A novel method of quantum-dots-based homogenous fluoroimmunoassay is to be established and applied in the one-step detecting AFP in human serum. The phthalocyanine derivative shall be synthesized and used to dye the carboxyl-modified polystyrene microspheres(CPS).This phathalocyanine-dyed CPS will be modified with aminodextran in order to eliminate the non-specific absorption. Such modified CPS works as the donor in the developed system. The phathalocyanine doped in the CPS would activate ambient oxygen in the solution once sensitized by the near-infrared light source. Thereby the singlet oxygen is produced from the donor spheres and diffuses around in the solution. On the other side, thioxene and quantum dots shall be synthesized, respectively and will be doped in the CPS with 1,10-phenanthroline and trioctylphosphine oxide. Such doped modified CPS works as acceptor, where thioxene shall react with the singlet and emits the light with around 340nm. Thereby QDs around the thioxene will emit with around 605nm due to the F?rster resonance energy transfer (FRET) from the thioxene. The donor and acceptor spheres shall be conjugated with two anti-AFP monoclonal antibodies respectively. Then, with double antibodies sandwich mode the mechanism of the efficiencies of singlet oxygen and the FRET are mainly investigated by interactions between two monoclonal antibodies and their corresponding antigen between the donor and acceptor spheres. The issues of highly efficient transfer of singlet oxygen, high efficient RT-FRET, non-specific absorption and spectroscopy between donor and acceptor spheres are solved and optimized by sensitivity, specificity, precision, stability and linear working scales. The preliminary results show that the novel QDs-based immunoassay is feasible and worthy of investigating scientifically with realistic meaning. The most advantages of this QDs-based immunoassay are that the one-step quantitative screening is carried in the homogenous solution without rinsing the free labels and that the signal-noise ratio be enhanced much. This novel method would pave a scientific road for modern immunoassay technology with high speed, high sensitivity, miniaturization and high throughput screening and would be alternative of the traditional clinic diagnosis.

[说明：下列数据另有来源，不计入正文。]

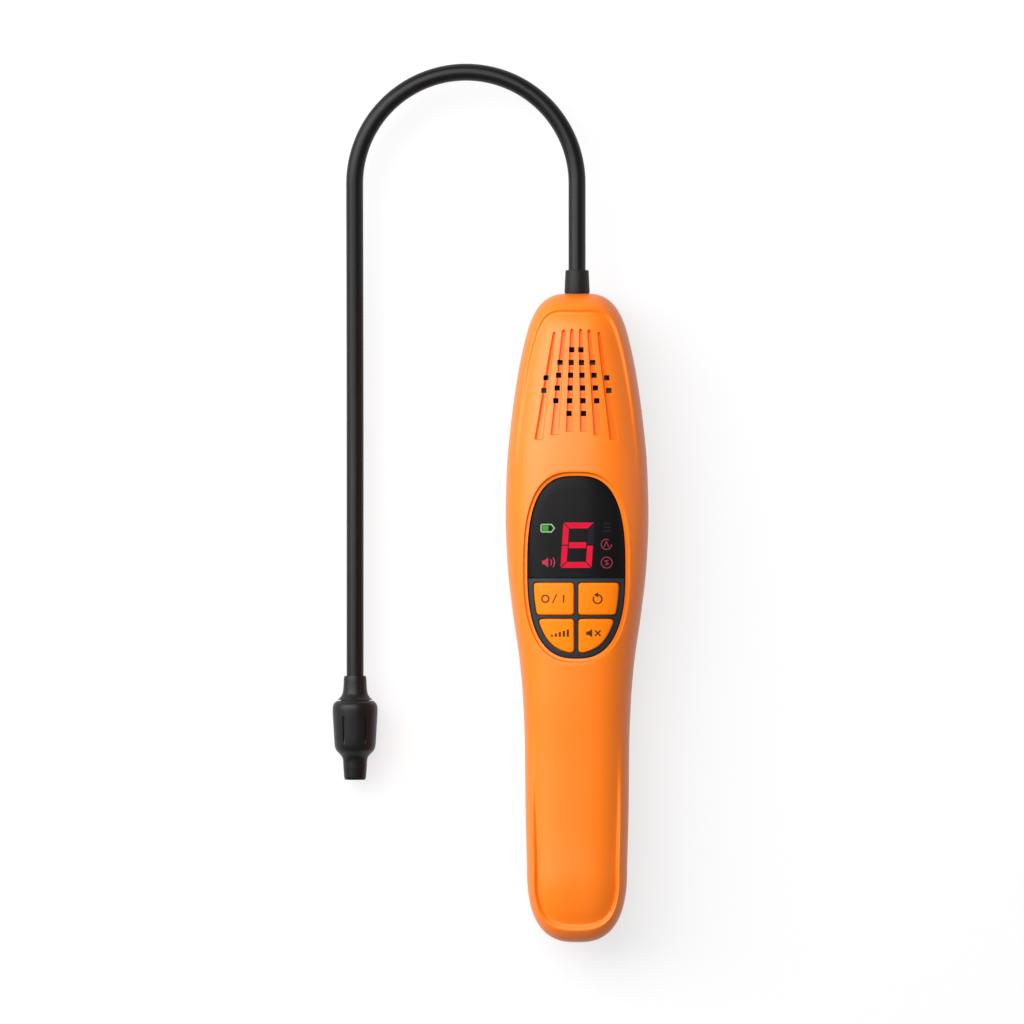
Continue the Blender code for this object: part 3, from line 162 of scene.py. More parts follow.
def smooth_value(stations_mm: Iterable[Point], place: float) -> float:
    """Reads a smooth curve through stations, which never swings past them.

    Args:
        stations_mm: places and values, in millimetres, in rising order of place.
        place: where to read the curve, in metres.

    Returns:
        The value there, in metres.
    """
    places = [at * MM for at, _ in stations_mm]
    values = [value * MM for _, value in stations_mm]
    if place <= places[0]:
        return values[0]
    if place >= places[-1]:
        return values[-1]
    slopes = [(values[i + 1] - values[i]) / (places[i + 1] - places[i]) for i in range(len(places) - 1)]
    tangents = [slopes[0]]
    for before, after in zip(slopes, slopes[1:]):
        tangents.append(2 * before * after / (before + after) if before * after > 0 else 0.0)
    tangents.append(slopes[-1])
    k = max(i for i in range(len(slopes)) if places[i] <= place)
    span = places[k + 1] - places[k]
    t = (place - places[k]) / span
    return (
        values[k] * (1 + 2 * t) * (1 - t) ** 2
        + tangents[k] * span * t * (1 - t) ** 2
        + values[k + 1] * t * t * (3 - 2 * t)
        + tangents[k + 1] * span * t * t * (t - 1)
    )


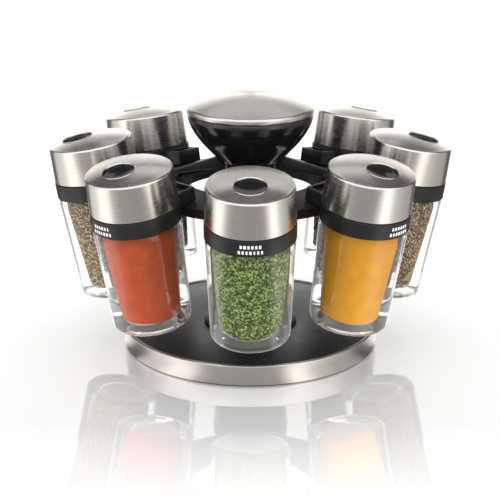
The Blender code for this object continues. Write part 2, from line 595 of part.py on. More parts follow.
def station(turn):
    """The place on the crown of a station, as a turn about the jar's axis."""
    return Matrix.Rotation(turn, 4, "Z") @ Matrix.Translation((0, -APERTURE_OFFSET, 0))


def sifter_mesh():
    """The plug in the neck: a blank dish and, on the other side, a group of sprinkling holes."""
    top = cap_crown(CAP_WALL + SEAT_GAP)
    plug, flange_foot = CAVITY_RADIUS - GAP, NECK_TOP + GAP
    inner = plug - SIFTER_SKIRT_WALL
    under = crown(inner, top[-1][1] - SIFTER_WALL / 2, CAP_CROWN / 2, 1)
    side = top[-1][0] + GAP
    body = turned([
        *top, (side, top[-1][1] - CAP_EDGE), (side, flange_foot), (plug, flange_foot),
        (plug, NECK_TOP - SIFTER_SKIRT_DEPTH), (inner, NECK_TOP - SIFTER_SKIRT_DEPTH), *reversed(under),
    ], SLIM_SIDES)
    surface = crossing(top, 0, APERTURE_OFFSET)[1]
    ball = (DISH_RADIUS**2 + DISH_DEPTH**2) / (2 * DISH_DEPTH)
    spread = math.degrees(math.asin(DISH_RADIUS / ball))
    bowl = arc((0, surface - DISH_DEPTH + ball), ball, -90, -90 + spread, 2)
    clear = surface + CAP_CROWN
    dish = turned([(0, bowl[0][1]), *bowl[1:], (DISH_RADIUS, clear), (0, clear)], PIN_SIDES)
    pin = rod(SPRINKLE_RADIUS, NECK_TOP, clear, 6)
    spread_turns = [Matrix.Rotation(math.tau * i / SPRINKLE_COUNT, 4, "Z") for i in range(SPRINKLE_COUNT)]
    out = Matrix.Translation((0, SPRINKLE_SPREAD, 0))
    sprinkle = [moved(pin, station(STATION_TURN) @ turn @ out) for turn in spread_turns]
    return combined(body, [moved(dish, station(0)), *sprinkle], "DIFFERENCE")


def cap_mesh():
    """The steel cap that turns on the jar, with one round aperture."""
    inner_foot, inner_top = CAP_RADIUS - CAP_WALL, CAP_TOP_RADIUS - CAP_WALL
    shell = turned([
        *cap_crown(0), (CAP_TOP_RADIUS, CAP_SHOULDER), (CAP_RADIUS, CAP_FOOT), (inner_foot, CAP_FOOT),
        (inner_top, CAP_SHOULDER), *reversed(cap_crown(CAP_WALL)),
    ], SLIM_SIDES)
    aperture = rod(APERTURE_RADIUS, CAP_SHOULDER - CAP_EDGE, CAP_SHOULDER + 3 * CAP_CROWN)
    return combined(shell, [moved(aperture, station(0))], "DIFFERENCE")


# ---------------------------------------------------------------- assembly

SPICE_COLOURS = (
    ("parsley_flakes", (0.10, 0.22, 0.03)),
    ("turmeric_powder", (0.80, 0.38, 0.02)),
    ("coriander_seed", (0.42, 0.30, 0.14)),
    ("oregano_leaf", (0.20, 0.19, 0.09)),
    ("pepper_corns", (0.10, 0.08, 0.06)),
    ("thyme_leaf", (0.23, 0.21, 0.11)),
    ("mixed_herbs", (0.40, 0.29, 0.13)),
    ("paprika_powder", (0.55, 0.10, 0.02)),
)


def build():
    """Clears the scene and makes every piece."""
    for old in list(bpy.data.objects):
        bpy.data.objects.remove(old)

    steel = finish("brushed_steel", (0.62, 0.60, 0.57), 0.3, 1.0)
    rod_steel = finish("turned_steel", (0.55, 0.55, 0.56), 0.25, 1.0)
    satin = finish("satin_black", (0.02, 0.02, 0.022), 0.4)
    gloss = finish("gloss_black", (0.012, 0.012, 0.014), 0.1)
    bearing = finish("bearing_plastic", (0.75, 0.74, 0.70), 0.45)
    iron = finish("cast_iron", (0.12, 0.12, 0.13), 0.6, 1.0)
    rubber = finish("rubber", (0.03, 0.03, 0.03), 0.8)
    glass = finish("clear_glass", (0.95, 0.97, 0.97), 0.02, 0.0, 1.0)

    add("foot_ring", foot_ring_mesh(), rubber)
    add("base_tray", base_tray_mesh(), satin)
    add("rim_band", rim_band_mesh(), steel)
    add("top_plate", top_plate_mesh(), satin)
    add("ballast_plate", ballast_plate_mesh(), iron)
    add("spindle_bush", spindle_bush_mesh(), bearing)
    add("thrust_washer", thrust_washer_mesh(), bearing)

    rotor = axis_empty("rotor_axis", Matrix.Identity(4))
    add("spindle", spindle_mesh(), rod_steel, rotor)
    add("retaining_clip", retaining_clip_mesh(), rod_steel, rotor)
    add("column", column_mesh(), satin, rotor)
    add("hub_spider", hub_spider_mesh(), satin, rotor)
    add("carrier_ring", carrier_ring_mesh(), satin, rotor)
    add("knob_bowl", knob_bowl_mesh(), gloss, rotor)
    add("knob_nut", knob_nut_mesh(), rod_steel, rotor)
    add("knob_cap", knob_cap_mesh(), steel, rotor)
    screw = arm_screw_mesh()
    for i in range(ARM_COUNT):
        placed = add(f"arm_screw_{i + 1}", screw, rod_steel, rotor)
        placed.matrix_local = Matrix.Rotation(math.tau * i / ARM_COUNT, 4, "Z") @ Matrix.Translation(
            (0, -SCREW_CIRCLE, 0))

    pieces = (("glass_jar", glass_mesh(), glass), ("collar", collar_mesh(), satin),
              ("sifter", sifter_mesh(), gloss), ("steel_cap", cap_mesh(), steel))
    filling = spice_mesh()
    for number in range(1, JAR_COUNT + 1):
        jar = axis_empty(f"jar_{number}_axis", jar_frame(number))
        for name, mesh, material in pieces:
            add(f"{name}_{number}", mesh, material, jar)
        spice, colour = SPICE_COLOURS[(number - 1) % len(SPICE_COLOURS)]
        add(f"spice_{number}", filling, finish(spice, colour, 0.9), jar)


build()
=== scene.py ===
"""Looks of the spice carousel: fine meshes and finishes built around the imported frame.

Every visible piece is a smooth mesh in its true place, and rides on the frame's body that it
belongs to. Jars are built once in a jar's own frame (origin under the glass, +Z along the jar,
-Y away from the column) and then set into the eight frames that the joints give.
"""

from __future__ import annotations

import json
import logging
import math
from dataclasses import dataclass, field
from enum import Enum
from functools import lru_cache
from typing import Iterable, Sequence

import bmesh
import bpy
import numpy as np
from mathutils import Matrix, Vector, noise

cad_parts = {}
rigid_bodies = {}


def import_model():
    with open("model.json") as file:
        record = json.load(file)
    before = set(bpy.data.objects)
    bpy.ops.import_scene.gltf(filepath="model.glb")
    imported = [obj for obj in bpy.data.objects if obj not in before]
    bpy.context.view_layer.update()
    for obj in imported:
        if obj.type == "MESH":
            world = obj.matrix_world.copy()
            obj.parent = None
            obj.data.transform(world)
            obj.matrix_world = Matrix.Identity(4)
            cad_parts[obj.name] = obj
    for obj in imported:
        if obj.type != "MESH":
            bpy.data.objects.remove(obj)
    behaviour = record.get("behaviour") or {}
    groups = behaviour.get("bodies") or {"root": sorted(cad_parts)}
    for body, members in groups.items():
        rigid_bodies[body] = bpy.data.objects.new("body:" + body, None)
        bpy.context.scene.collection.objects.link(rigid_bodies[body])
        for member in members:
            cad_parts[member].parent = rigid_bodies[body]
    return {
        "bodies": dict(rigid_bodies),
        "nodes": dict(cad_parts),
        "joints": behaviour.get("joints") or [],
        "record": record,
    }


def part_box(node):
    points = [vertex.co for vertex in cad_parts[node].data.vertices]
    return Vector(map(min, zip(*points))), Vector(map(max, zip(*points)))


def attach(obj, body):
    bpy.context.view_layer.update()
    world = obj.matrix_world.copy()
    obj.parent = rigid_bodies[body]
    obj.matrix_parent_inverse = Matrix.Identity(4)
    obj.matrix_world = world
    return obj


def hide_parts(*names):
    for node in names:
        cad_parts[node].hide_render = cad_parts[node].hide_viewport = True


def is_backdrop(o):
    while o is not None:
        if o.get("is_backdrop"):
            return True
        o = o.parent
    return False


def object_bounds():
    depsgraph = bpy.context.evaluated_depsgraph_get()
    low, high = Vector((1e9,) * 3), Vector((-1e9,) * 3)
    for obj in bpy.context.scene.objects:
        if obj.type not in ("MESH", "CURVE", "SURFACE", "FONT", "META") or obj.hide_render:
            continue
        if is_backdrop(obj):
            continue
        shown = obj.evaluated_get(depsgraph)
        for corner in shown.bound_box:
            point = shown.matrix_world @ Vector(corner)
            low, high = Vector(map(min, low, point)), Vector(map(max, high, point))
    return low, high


log = logging.getLogger("spice_carousel")

Point = tuple[float, float]
Corner = tuple[float, float, float]
Colour = tuple[float, float, float]

WRAP = "wrap"  # UV map of a turned piece: turns about its axis, and metres along its outline
GAP = 0.0003  # the clearance that neighbouring pieces keep
SEAT_GAP = GAP * 4 / 3  # the clearance under a piece that stands on another
ON_AXIS = 1e-7  # a radius below this is on the axis
SHARP = 38.0  # edges that bend by more than this many degrees stay sharp
RECESS_RISE = 0.003  # from the bush's upper face to the roof of the recess in the column's foot


# ---------------------------------------------------------------- outlines


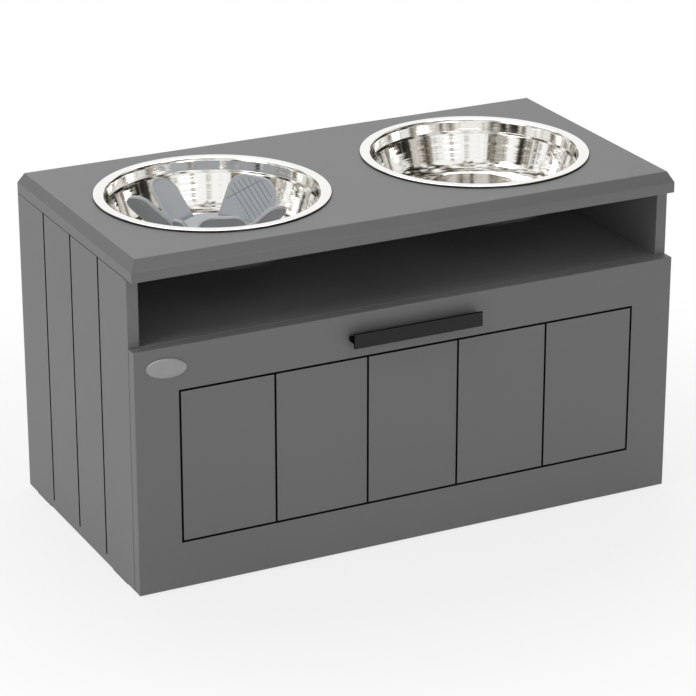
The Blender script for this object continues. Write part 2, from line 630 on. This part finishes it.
rib_tree, entry = nodes_tree("moulded ribs", {"Rib Radius": 0.0005})
section = add_node(rib_tree, "GeometryNodeCurvePrimitiveCircle",
                   {"Resolution": 8, "Radius": entry.outputs["Rib Radius"]})
line = add_node(rib_tree, "GeometryNodeMeshToCurve", {0: entry.outputs["Geometry"]})
bead = add_node(rib_tree, "GeometryNodeCurveToMesh", {0: line.outputs[0], 1: section.outputs[0],
                                                      "Fill Caps": True})
smooth = add_node(rib_tree, "GeometryNodeSetShadeSmooth", {0: bead.outputs[0]})
rib_plastic = coated("shaded_rib_plastic", 0.0005, 0.012, (0.25, 0.265, 0.285), (0.35, 0.37, 0.39),
                     (0.5, 0.65), (0.00006, 0.4))
finish_shape(rib_tree, smooth.outputs[0], rib_plastic)


def rib_points(petal, start, end, face_side):
    """A rib's middle line on a petal's web, cut back to where the rim begins."""
    width, height, sweep, tip = petal[3:]
    steps, foot_clear, clear = 32, 0.004, 0.0036
    left, right = petal_outline(width, height, sweep, tip, clear)
    points = []
    for n in range(steps + 1):
        x, y = (a + (b - a) * n / steps for a, b in zip(start, end))
        if foot_clear < y < height - clear:
            low_x, high_x = (min(line, key=lambda p: abs(p.y - y)).x for line in (left, right))
            if low_x < x < high_x:
                points.append(on_petal(petal, x, y, face_side * rim_steps[-1][1]))
    return points


ribs = [rib_points(leftmost, (x, 0), (x - 0.037, 0.053), 1)
        for x in (-0.0125, -0.0075, -0.0025, 0.0025, 0.0075, 0.0125)]
ribs += [rib_points(widest, (x - 0.033, 0), (x + 0.019, 0.047), -1)
         for x in (-0.0375, -0.0295, -0.0215, -0.0135, -0.0055, 0.0025, 0.0105, 0.0185)]
ribs += [rib_points(widest, (0.028, 0.016), (-0.014, 0.045), -1)]
ribs = [points for points in ribs if len(points) > 1]
rib_lines = bpy.data.meshes.new("rib_lines")
rib_lines.from_pydata([p for points in ribs for p in points],
                      [(i, i + 1) for k, points in enumerate(ribs)
                       for i in range(sum(map(len, ribs[:k])), sum(map(len, ribs[:k + 1])) - 1)], [])
show(grown(rib_lines, rib_tree, Rib_Radius=0.00042), "petal_ribs", "slow_feeder", rib_plastic,
     "soft_plastic")

# Handle: an aluminium T bar, its plate and stem drawn in one length, sawn off, deburred and
# powder-coated matt black.  Two screws from inside the drawer front hold its stem.
powder = coated("matt_black_powder_coat", 0.0007, 0.03, (0.011, 0.011, 0.012), (0.016, 0.016, 0.017),
                (0.46, 0.58), (0.0001, 0.5), wear=(0.35, 0.012, (0.085, 0.085, 0.087)),
                Specular_IOR_Level=0.3)
shaded_powder = coated("shaded_powder_coat", 0.0007, 0.03, (0.002, 0.002, 0.002), (0.005, 0.005, 0.005),
                       (0.7, 0.85), (0.0001, 0.5), Specular_IOR_Level=0.04)
bar = merged("drawer_handle")
low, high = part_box("drawer_handle")
at_end, sawn_edge = 1e-4, 0.00025
ends = {f for f in bar.faces if abs(f.normal.x) > 0.9
        and min(abs(f.calc_center_median().x - side.x) for side in (low, high)) < at_end}
ease(bar, sawn_edge, 0.0, only=ends)
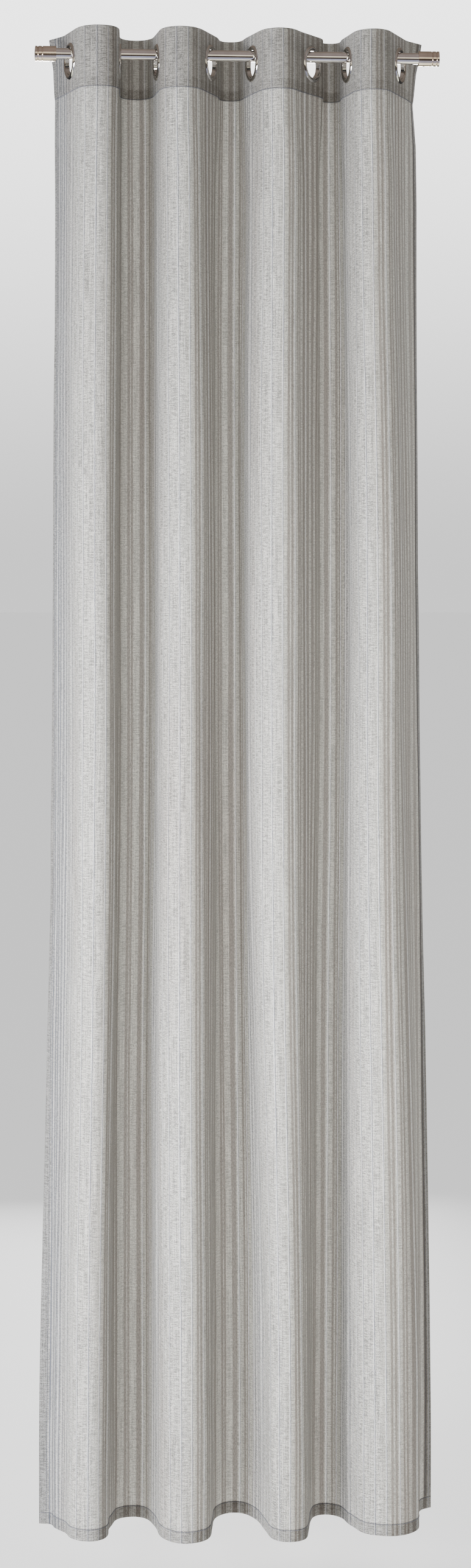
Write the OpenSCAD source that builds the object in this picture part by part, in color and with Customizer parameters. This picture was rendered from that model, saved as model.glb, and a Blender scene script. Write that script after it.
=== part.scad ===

通过检测人血清中甲胎蛋白(AFP),建立一种新型量子点均相荧光免疫分析方法。合成光敏性酞青红、噻吩嗪化合物以及荧光量子点，并将其与天线材料一起分别包埋入微球，制备出感光微球和量子点发光微球。重点研究感光微球与发光微球的单线态氧信号传递效率以及量子点发光微球内部的荧光共振能量转移机制，解决获得高效单线态氧信号传递效率、荧光共振能量转移效率、消除非特异性吸附表面化学等科学技术问题。两微球再分别偶联上AFP的两株单克隆抗体，采用双抗体夹心法模式，从灵敏度、特异度、精密度、线性范围和稳定性等性能指标进行评估优化。初试结果表明，该量子点均相荧光免疫分析方法确实可行，具有极大的理论和现实研究价值。其最大优势是，不需冲洗掉游离标记物，信噪比高。为下一步开发快速便捷、高灵敏度、微量化、多通道、自动化及高通量化的新型免疫学检测试剂提供科学依据，促进现有临床免疫学诊断技术的升级换

目前广泛应用于临床的免疫学检测技术如酶联免疫吸附试验、时间分辨荧光免疫分析等，以微孔板为反应载体，需要洗涤来分离结合标记与游离标记，整个操作过程步骤多、周期长、样品消耗大、不易自动化等缺点。并且该类分析方法因受到背景底色或激发光源的影响，其检测灵敏度并不高，而且检测过程很难实现小型量化、自动化和高通量化。国外厂家凭借其封闭系统或者知识产权等限制使得国内在高端定量免疫学检测技术的发展进展缓慢。为此，本课题建立了一种新型量子点均相荧光免疫分析方法，以适应现代免疫分析技术的发展需求。研究内容主要包括：发光微球的制备；发光微球内部的荧光能量转移；感光微球制备与感光/发光微球的表面化学；新型量子点均相荧光免疫分析方法的建立。本课题成功建立了一种量子点均相免疫分析方法，并用于AFP的检测。经过优化后，该方法分析灵敏度达到0.0911 IU/mL,线性范围为1~1000 IU/mL，精密度分析内、分析间CV均小于10%。发表SCI文章3篇，申请专利2项，培养研究生2名。课题的研究为下一步开发快速便捷、高灵敏度、微量化、多通道、自动化及高通量化的新型免疫学检测试剂提供科学依据，促进现有临床免疫学诊断技术的升级换代。